The Prophecy of the Dead Stump. When he developed the image of the tree that was cut down, resulting in a dead stump that ended up with new shoots, Job didn’t know he was anticipating the coming Messiah. He didn’t know about the prophet Isaiah’s announcement that “There shall come forth a Shoot from the stump of Jesse, and a Branch shall grow out of his roots.” (Is. 11:1). Job couldn’t have known that the royal line of David would be chopped down, that the reign of David’s kingdom would be a dead stump, but that the Messiah, the prophesied Son of David, would be a new Shoot sprouting from that old dead stump, just as Job described. Job couldn’t have known that the righteous Branch he imagined would truly, eventually grow out of that old stump. What Job had envisioned as merely an illustration from nature became the perfect picture of the most important event in history. Job anticipated Isaiah, and Isaiah anticipated the Messiah.

The Prophecy of the Water. Job was waxing poetic with his phrase “the scent of water.” (v. 9). He was noting that somehow a root from a dead stump is able to sense the presence of water and grow towards it. That water will then enable that dead stump to spring back to life, the source of new life. Job here provides a beautiful picture of how we, even though we ought to be dead stumps, can still receive a source of new life. Roots that appear to be too old and deformed for renewal can nonetheless receive living water, the water of life everlasting. As Jesus dramatically said to the crowd in the Temple, “If anyone is thirsty, let him come to me and drink’… By this He meant the Spirit, whom those who believed on Him were later to receive.” (John 7:37-39). The water giving new life to the dead stump is the Holy Spirit, mentioned time and again in the Hebrew Bible. (Ps. 36:9; Is. 12:3, 49:10 and 55:1; Jer. 2:13 and 17:13; Zech 13:1 and 14:8). “For I shall pour water on the thirsty soil and streams on the dry ground. I shall pour out my Spirit on your descendants, my blessing on your offspring, and they will spring up among the grass, like willows on the banks of a stream.”  (Isaiah 44:3-4). This living water comes from Jesus, the Fountain of Life, and renews our lives now and for life eternal. In mentioning the scent of water, Job was being poetic. He was also being prophetic. Little did Job realize that his picture of the scent of water revealed the truth that our salvation and sanctification involves the sensing of the Holy Spirit. Job, without knowing it, also anticipated the ultimate river of life in the New Jerusalem, flowing through the Tree of Paradise. (Rev. 22:1).

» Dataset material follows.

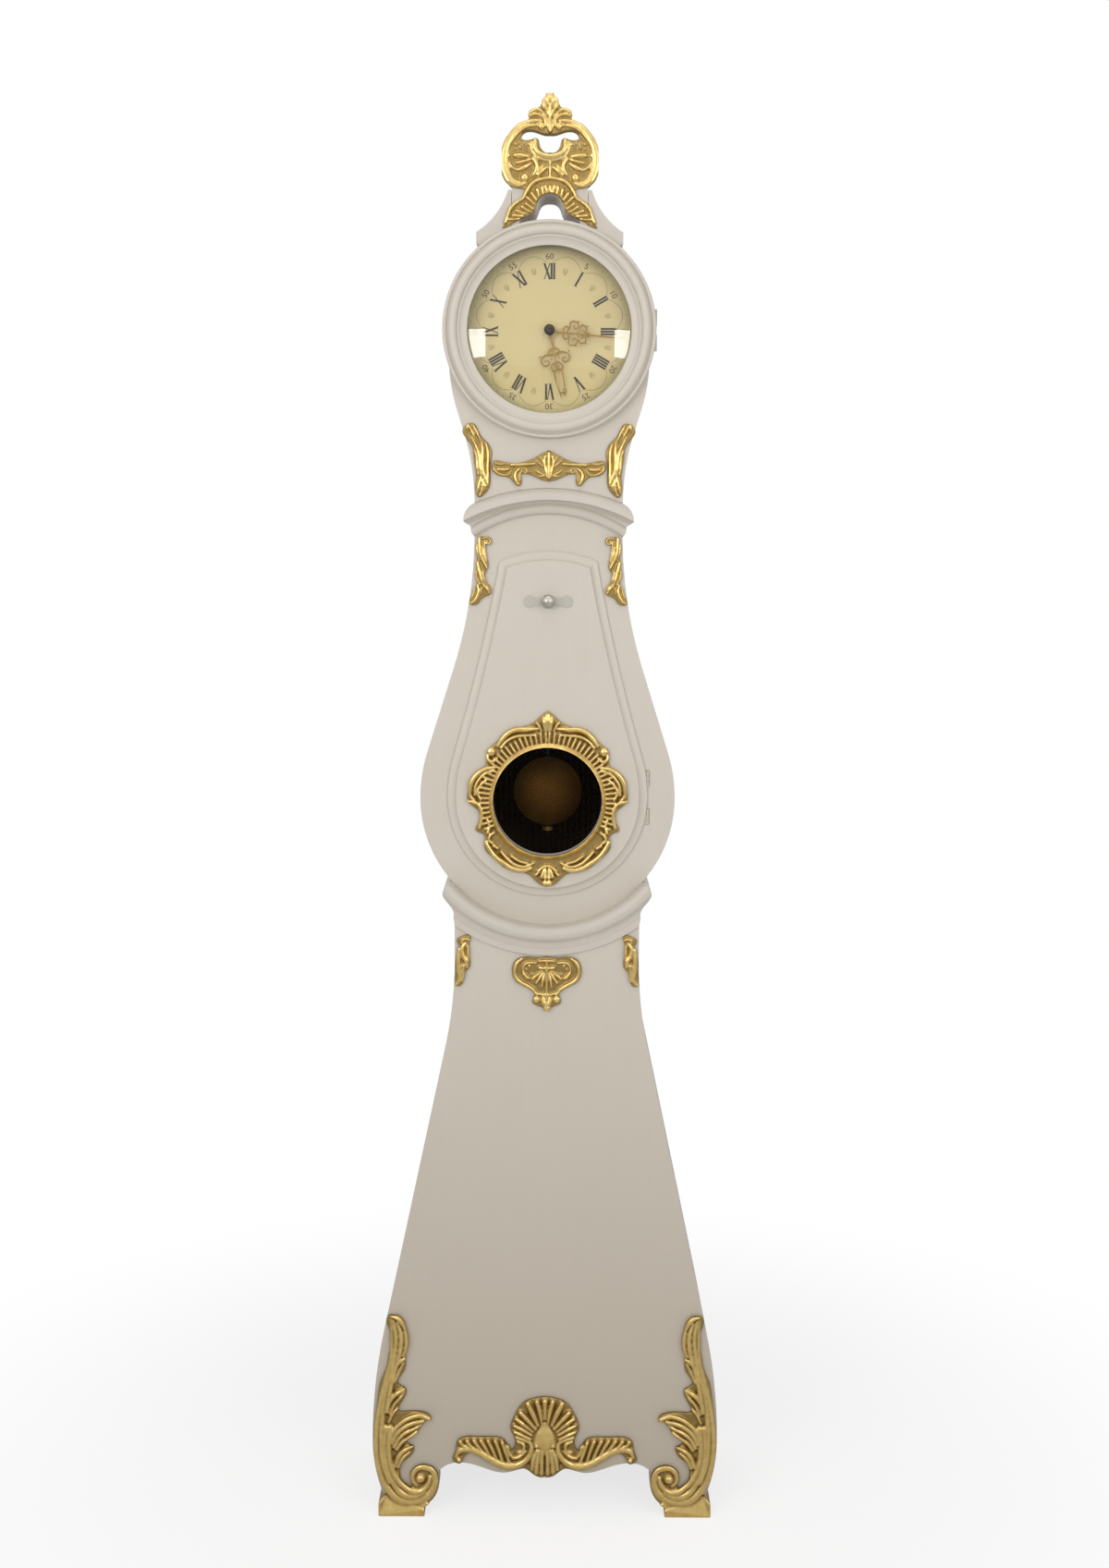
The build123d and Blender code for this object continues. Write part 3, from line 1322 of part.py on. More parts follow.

The Prophecy of the Resurrection. Job continued to be fascinated by the question of the afterlife, and it seems he concluded his thoughts with his amazing conviction in 19:35, “As for me, I know that my Redeemer lives! He will stand upon the earth at last. And after my body has decayed, yet in my body I will see God!”  By the time Jesus started His ministry, the idea of the resurrection of the dead was believed by many Jews, including the Pharisees. The resurrection didn’t sound nearly as outlandish to Jesus’ listeners as it did to Job’s friends. The Jewish believers throughout the Hebrew Bible were for the most part not all that interested in the afterlife. They didn’t talk much about heaven or hell as a place to go after death. Their sense of God’s judgments were intended for life here on earth. People who were cursed in their life if they didn’t obey God were experiencing for the most part their hell on earth. They were judged here and now, and were suitably punished if that’s what God wanted to do. And the same for God’s blessings. People living on earth could be blessed during this life for obeying God. They didn’t need to think about the blessed life after they die, since they more or less have their heaven on earth. There were a few hints, though, that some old saints in the Hebrew Bible were thinking about an afterlife with God. Daniel 12:2-3“Many of those whose bodies lie dead and buried will rise up, some to everlasting life and some to shame and everlasting disgrace. Those who are wise will shine as bright as the sky, and those who lead many to righteousness will shine like the stars forever.” There are other passages that refer to the resurrection of the dead, including Isaiah 26:19Hosea 13:14, and many times in Psalms (17:15, 49:15, 71:20). Most of what Jesus had to say about the resurrection seemed to have their foundation in those passages in the Hebrew Bible. Jesus switched things around by making it more of a focus. Job was indeed a pioneer in thinking about life after death, and he seemed to have both the intuition and the faith that believed it was true.

The Prophecy of the Last Call. Job made an astounding statement of faith in 14:15, and his declaration turned out to be messianic. He concluded his discussion with God of the afterlife by declaring that after his time in the grave, “You will call, and I will answer you!” Job didn’t understand, of course, that indeed God will call everyone out of their graves on the Last Day. Jesus said in John 5:28-29 that “a time is coming when all who are in their graves will hear my voice, the voice of the Son of Man, and come out of their graves – those who have done good will rise to live, and those who have done evil will rise to condemnation.” Job couldn’t have known that “the Lord Himself will descend from heaven with a shout!”   (1 Thess. 4:6). Job, the prophet who believes that, when he is dead in the grave, he will somehow hear the call of the Lord.